With meticulous application of agile testing and release-management principles, it is possible to avoid a long, end-of-release period by realizing the goal of a shippable product at the end of every iteration. Many teams have not yet attained this level of discipline, and proper use of code branching can help a team make progress. However, using branching incorrectly can have the undesired effect of slowing down rather than speeding up the team's progress.

In this article we'll describe what branches are for, and how to understand tradeoffs between branching styles. In part two, we will discuss three approaches for managing the end game of a release cycle and explain how to finish a release when you're not quite agile enough to always have ready-to-ship code.

Code Lines and Release Branches
A code line is a stream of development to which developers commit changes to be shared with other members of the team. Development starts on a single code line. As time passes, the team may decide that a section of the code needs to evolve in parallel with the main stream of development. When this happens, the team creates a branch.
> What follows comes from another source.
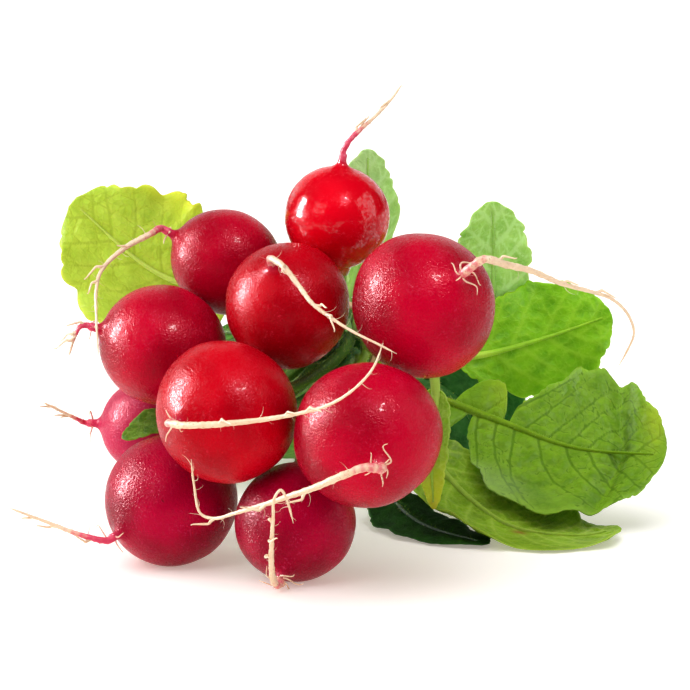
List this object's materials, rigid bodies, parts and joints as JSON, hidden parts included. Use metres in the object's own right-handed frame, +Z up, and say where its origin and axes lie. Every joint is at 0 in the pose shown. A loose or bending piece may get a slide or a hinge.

A branch is simply a parallel stream of development work that starts from another code line. In effect, to branch is to make a copy of the code at a specific point in time so that the code can evolve independently. Source code management (SCM) tools can simplify the process of merging changes between two code lines by keeping track of what changed in each code line since the time of the branch. Figure 1 is an example of a simple branching diagram.

 

Figure 1: Branching

A branch has two important attributes:

  1. The point in time that the branch was created. This is captured by the version management tool's ability to track ancestry and is used to manage the mechanics of merging.
  2. The reason you branched. This is often captured with naming conventions or metadata and is used to determine how to work with the code line and the process to follow before committing changes to the code line.